Google – AFP, 30 November 2013
A foreign journalist
test drives the newly-released Nano car at the Tata Motors
plant at Pimpri,
some 160 km south-east of Mumbai on March 25, 2009
(AFP/File, Indranil
Mukherjee)
|
New Delhi —
India's struggling Tata Nano, billed as the world's cheapest car, could still
have a strong future with a more upmarket image, says Tata group tycoon Ratan
Tata, as the company looks to give the hatchback a new start.
Tata told
US business channel CNBC late Friday he still had high hopes for the tiny Nano
in its home market and abroad.
"A
re-launched Nano with some of the differences that we're trying to incorporate,
yes I do" believe it has good prospects, Tata said.
A Tata Nano
is driven along Mumbai Road
in Mumbai on July 17, 2009 (AFP/File,
Pal Pillai)
|
"We
are going to relaunch the car not as the cheapest car" but with a
different "image", Tata said, without giving a timeframe.
When Tata
Motors -- part of India's giant Tata group -- launched the Nano in 2009,
analysts said it would revolutionise how millions in India travelled.
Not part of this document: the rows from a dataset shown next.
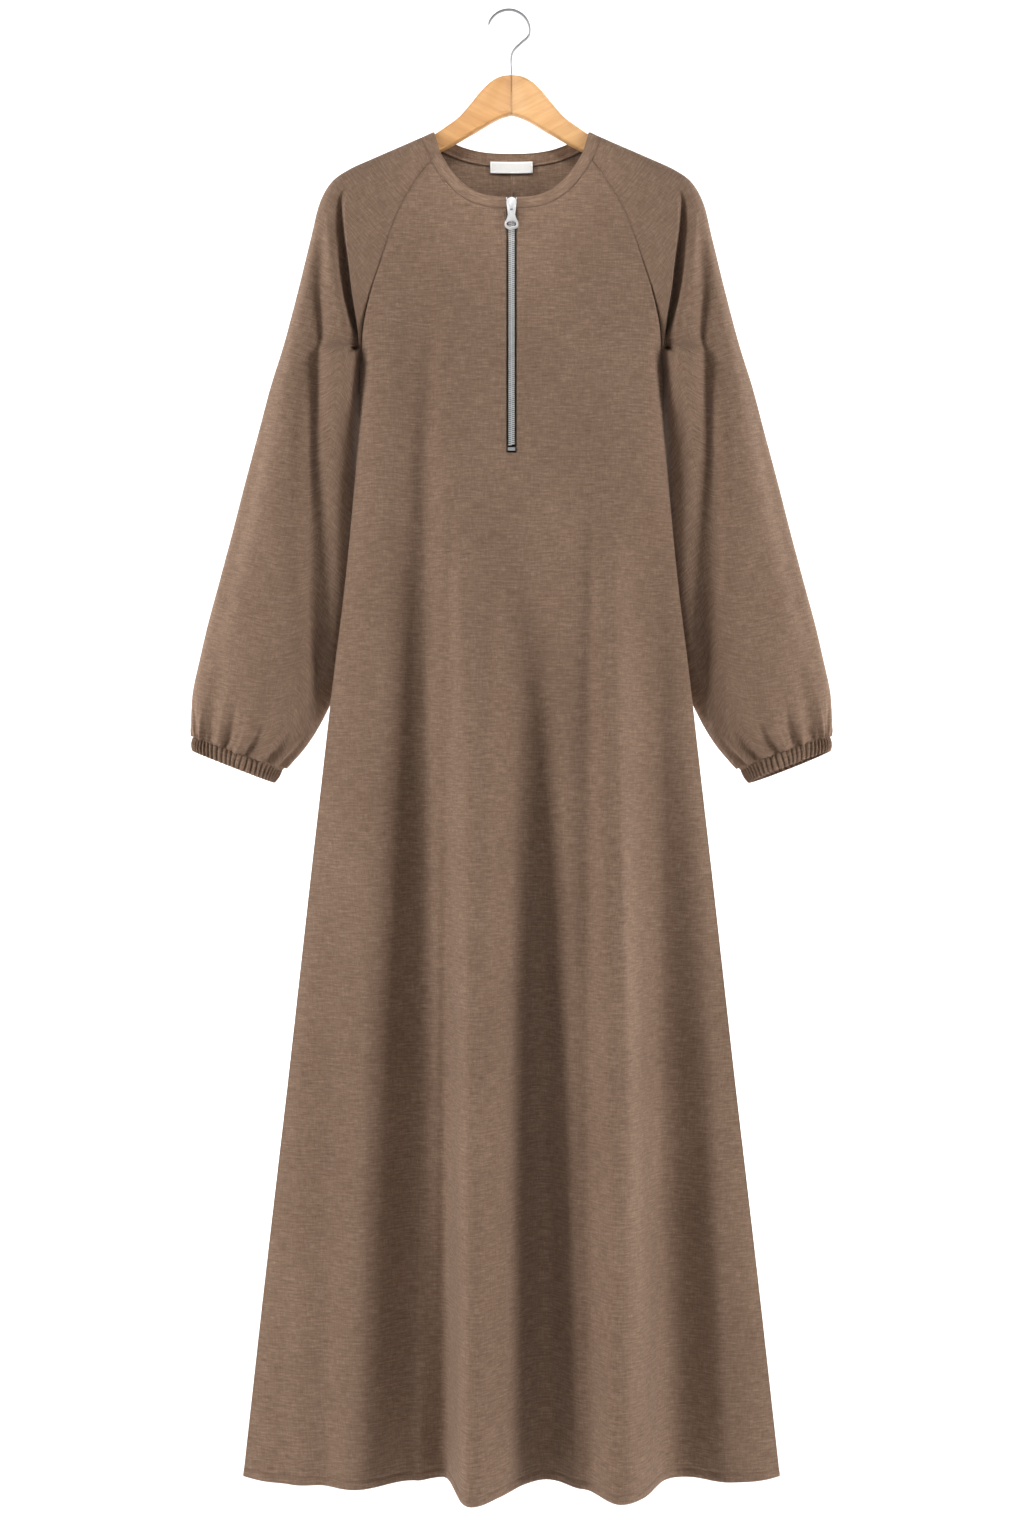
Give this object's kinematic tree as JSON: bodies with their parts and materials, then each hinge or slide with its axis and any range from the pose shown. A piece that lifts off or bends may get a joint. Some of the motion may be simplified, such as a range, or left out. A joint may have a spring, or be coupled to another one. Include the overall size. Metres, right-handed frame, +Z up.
{
  "type": "long abaya on a wooden clothes hanger",
  "caption": "Long A-line abaya with raglan sleeves, a half-front zip and elastic gathered cuffs, hanging on a wooden clothes hanger with a wire hook.",
  "frame": {"origin": "inside top of the hanger's hook, where a rod carries it", "axes": "+Z up, -Y out of the garment's front, +X to the right in the front view"},
  "size_m": [0.6824, 0.1508, 1.5463],
  "materials": {
    "cloth": "fine brown heathered plain weave, matt",
    "label": "white satin ribbon, bare",
    "zip_tape": "woven tape, matt",
    "zip_metal": "bright nickel plate",
    "wood": "pale wood, clear satin varnish",
    "hook_wire": "bright plated wire"
  },
  "bodies": {
    "garment": {"front": "cloth", "back_right": "cloth", "back_left": "cloth", "sleeve_right": "cloth", "sleeve_left": "cloth", "cuff_right": "cloth", "cuff_left": "cloth", "neckband": "cloth", "label": "label", "zip_tape_right": "zip_tape", "zip_tape_left": "zip_tape", "zip_chain": "zip_metal", "zip_slider": "zip_metal", "zip_stop_right": "zip_metal", "zip_stop_left": "zip_metal", "zip_stop_bottom": "zip_metal", "hanger_left": "wood", "hanger_right": "wood", "hook": "hook_wire"},
    "pull_tab": {"pull_tab": "zip_metal"}
  },
  "joints": [
    {"name": "pull_tab_hinge", "type": "hinge", "parent": "garment", "child": "pull_tab", "pos_m": [0, -0.0261, -0.2089], "axis": [-1, 0, 0], "range_deg": [0, 160]}
  ]
}
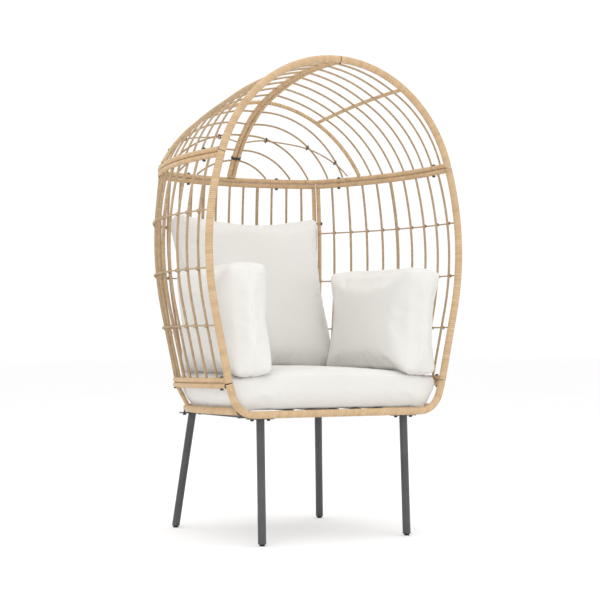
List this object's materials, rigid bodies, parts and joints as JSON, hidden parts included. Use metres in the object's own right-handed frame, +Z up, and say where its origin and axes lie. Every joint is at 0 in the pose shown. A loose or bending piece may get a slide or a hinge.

But after
poor sales, it become clear the car's unique selling point -- its price -- had
backfired.
Tata said
the branding of the jelly-bean shaped vehicle as the world's cheapest car was a
mistake.
"It
became termed as a cheapest car by the public and, I am sorry to say, by
ourselves," Tata said, calling the branding "unfortunate".
Rather than
embracing the Nano, the poorer but still status-conscious customer base the car
was targeting largely shunned the "cheap" tag and opted for slightly
pricier rivals.
The base
model initially sold for a price of 100,000 rupees ($1,600).
"The
Nano should have been marketed towards the two-wheeler owner," said Tata,
who trained as an architect and worked closely on the design.
The Nano by
Tata Technologies is
displayed for the first time in North America at the Detroit Science Center January 14, 2010 in Detroit, Michigan (Getty/AFP/File, Bill Pugliano) |
It was
"conceived to give people who rode on two wheels with the whole family an
all-weather safe form of affordable transportation, not the cheapest", he
said.
Families of
four and five are regularly seen balancing precariously on motorcycles weaving
through India's notoriously lethal congested traffic.
"Maybe
it could get launched in another country like Indonesia, where it doesn't have
the (cheap) stigma and the new image comes back to India," Tata said.
"Or
maybe it could be launched as a changed product that gets marketed in Europe.
There's a lot of interest in the Nano outside India," Tata said.
Tata
Motors, which also produces the successful British luxury Jaguar and Land Rover
marques, had aimed to sell around 25,000 Nanos a month. But between
April and October, it sold just 12,322 units.
The base
model, sold without air conditioning, now costs 145,000 rupees.